We do not understand why the completely discredited number was mentioned in the decision other than as a tentative example of triggers from prior technical studies. If the triggers were valid in the eyes of the presiding ALJ and the commissioner then there would have been no reason for the decision to explicitly condemn the studies for fatal flaws incapable of technical support and have specific language calling for a new network study.

But Liberty Utilities continues to spend ratepayer funds repeating the 89MW trigger as if it has any technical support. The decision calls for a new load study to establish technically supported triggers for Phase 2, and even more importantly for Phase 3 which is the most controversial power line expansion through the Lake Tahoe Basin. These two phases are a $50 million investment for Liberty shareholders at with a return paid for by 46,000 ratepayers of about $10 million per year.

Why is Liberty Utilities pushing so hard for the 89MW number? We can see a few reasons.

1) They are getting a very substantial return on rate base net of depreciation, taxes, insurance, and increased maintenance. So whether LU spends $5 million or $ 50 million is the same generous level of return on cash spent. Unchecked this can lead to “Cadillac” upgrades that only benefit investment groups.

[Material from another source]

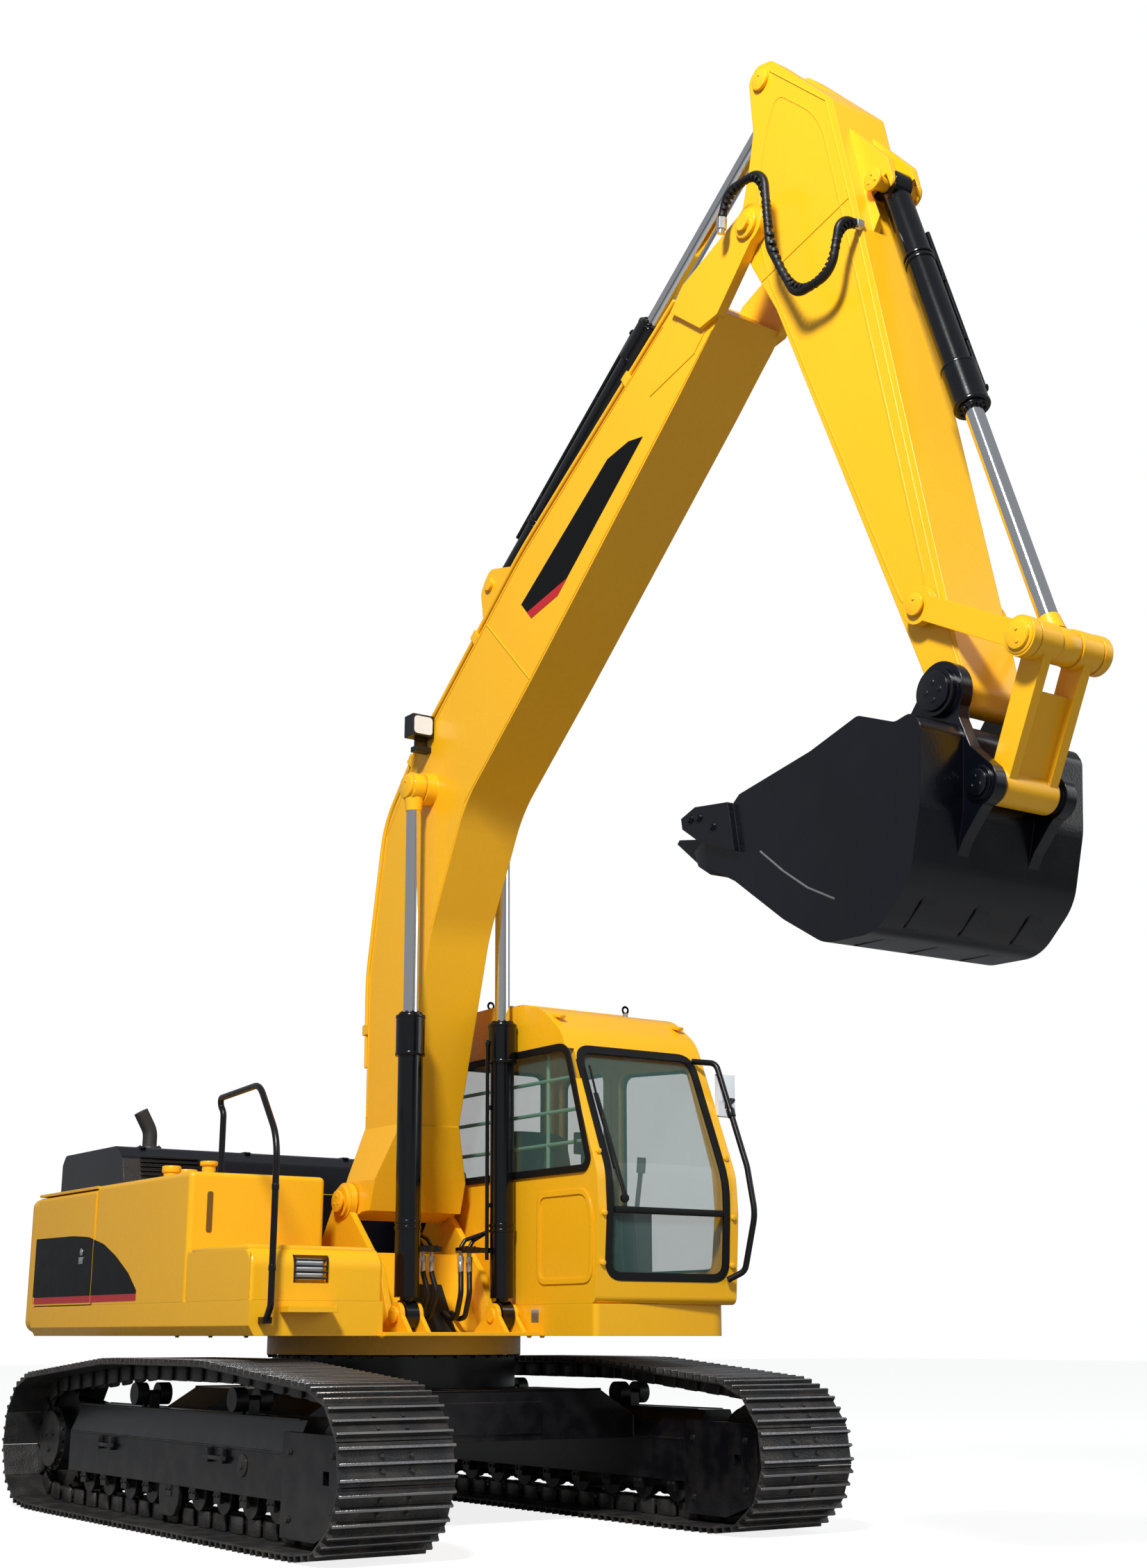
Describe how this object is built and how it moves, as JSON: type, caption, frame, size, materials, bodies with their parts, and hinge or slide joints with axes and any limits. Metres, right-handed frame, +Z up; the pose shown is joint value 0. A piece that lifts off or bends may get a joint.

2) They are completing the transmission network upgrade as envisioned and designed by NVEnergy (Sierra Pacific Power Company) in 1996. But the fact that NVEnergy retained assets that will significantly benefit from this regional upgrade does not matter for LU because they get the financial return anyway. Whether this obligation for LU to complete NVEnergy’s Application from 2010 was a part of the sale we do not know. But LU’s legal team has always been pushing it hard from the beginning as if there was some other motive behind being the surrogate for NV Energy.

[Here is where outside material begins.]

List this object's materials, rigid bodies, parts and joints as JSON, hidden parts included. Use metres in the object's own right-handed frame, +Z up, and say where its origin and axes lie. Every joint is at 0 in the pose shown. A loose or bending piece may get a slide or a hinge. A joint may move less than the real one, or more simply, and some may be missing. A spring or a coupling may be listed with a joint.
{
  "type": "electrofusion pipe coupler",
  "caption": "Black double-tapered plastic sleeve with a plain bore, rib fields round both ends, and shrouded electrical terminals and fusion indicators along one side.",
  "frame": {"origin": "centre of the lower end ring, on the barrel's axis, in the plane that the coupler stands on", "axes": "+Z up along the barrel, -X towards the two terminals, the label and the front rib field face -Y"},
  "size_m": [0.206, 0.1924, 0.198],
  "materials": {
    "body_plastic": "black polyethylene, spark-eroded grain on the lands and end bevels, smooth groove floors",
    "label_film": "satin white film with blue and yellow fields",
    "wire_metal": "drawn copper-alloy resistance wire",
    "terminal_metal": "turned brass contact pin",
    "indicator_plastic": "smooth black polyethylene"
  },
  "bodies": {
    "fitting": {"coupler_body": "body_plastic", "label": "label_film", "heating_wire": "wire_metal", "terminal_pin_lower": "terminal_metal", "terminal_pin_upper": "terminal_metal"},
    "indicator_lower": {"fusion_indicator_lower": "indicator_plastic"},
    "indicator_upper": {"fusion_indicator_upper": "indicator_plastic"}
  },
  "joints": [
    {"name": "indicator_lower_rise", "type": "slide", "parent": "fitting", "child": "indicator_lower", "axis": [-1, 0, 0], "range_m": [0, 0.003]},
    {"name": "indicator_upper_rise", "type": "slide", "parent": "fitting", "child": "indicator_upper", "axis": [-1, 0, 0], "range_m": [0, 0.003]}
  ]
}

LU attorneys have submitted two Advice Letters (both pending) trying to push, or more precisely lobby, the Energy Division into granting Phases 2 and 3. The Energy Division is apparently working to implement the Decision as written to conduct a new network study using valid, technically supported, and consistent assumptions including the diesel power plant.

3) Once they have latched on to a number, especially a number from NV Energy, the legal strategy seems to be just dig in and repeat it over and over again, hoping people will eventually believe it. NTCAA is asking that you and the new ALJ Robert Haga, and any staff involved in the proceeding do not submit to this pressure by LU attorneys and their biased consultants. In LU’s Advice letter filings the 89MW is mentioned several times referencing the Decision, but as usual it is taken out of context without any mention of the numerous references that the technical studies are flawed so deeply that number is unsupported, and therefore this led to the Decision’s explicit language for a new network study to determine trigger points for Phase 2 and 3. The fabrication of a minor equipment failure as reason to approve Phase 2 is simply further evidence of LU advocacy on behalf of NV Energy.

NTCAA believes that LU is pushing a project originally conceived in NV Energy’s 1996 study (under the name Sierra Pacific Power Company) was called the North Tahoe Capacity Plan covering the entire region (including Nevada’s Incline Village and the Truckee Donner PUD) because SPP (NV Energy) owned all the substations in that region. Then SPP sold a slice of their system (just the California customers) and a few substations while retaining the key substations, some distribution lines, and half of the diesel generator output. A map of current system ownership is an attachment to NTCAA’s Motion to Compel in the record.

The 1996 design was to accommodate growth that never happened. In fact, the loop that is to be upgraded experienced peak loads of about 61MW in 1996 and about 61MW in 2015. There was no net load growth because of technical efficiencies and restrictive growth controls in the Lake Tahoe Basin.

The key to understanding this issue is that the loop upgrade was SPP’s 1996 plan to accomplish two system benefits: First, is to enhance the existing backup source for Incline Village since the Kings Beach substation currently feeds the Knotty substation in Incline Village, Nevada, and second, is to move the current loop source from the Truckee Substation (60kV) to the North Truckee substation (120kV). Under the 1996 Plan SPP was prepared to spend $15,000,000 to make the same improvements on behalf of the regional system. But today it is LU customers only that would pay for the system’s improvements.

The Truckee 60kV substation is being pushed to capacity by steady new net loads in Truckee. If NV Energy moves the source of the 61MW loop to its North Truckee 120kV substation, then they can increase revenues by serving continued load growth in Truckee. The regional improvements benefit NV Energy’s substations in Truckee and Incline Village. With 120kV lines serving an upgraded Kings Beach substation which include additional 14.4kV feeder capabilities to NV Energy customers in Incline Village, their backup needs are paid for.

And of course this planning (1996) was all before the sale to LU of its California customer base. Now LU is pushing the same regional upgrades with huge benefits to what are now NV Energy assets on the backs of a narrow and very small LU customer base. This is unjustified from the LU ratepayers’ perspective as the costs are not correlated to the beneficiaries, and at best are not proportional. NV Energy should be paying for at least half of the Kings Beach substation upgrade portion ($ 9 million) and all the cost of moving the source line to the North Truckee substation ($6 million). Instead, LU is using their attorneys and biased consultants to suppress information, manipulate the technical studies, and divert the arguments to procedural issues.

NTCAA urges you to allow the Energy Division to continue its work in implementing the Decision without falling victim to carefully crafted legal jargon that is a smokescreen for the technical realities on the ground.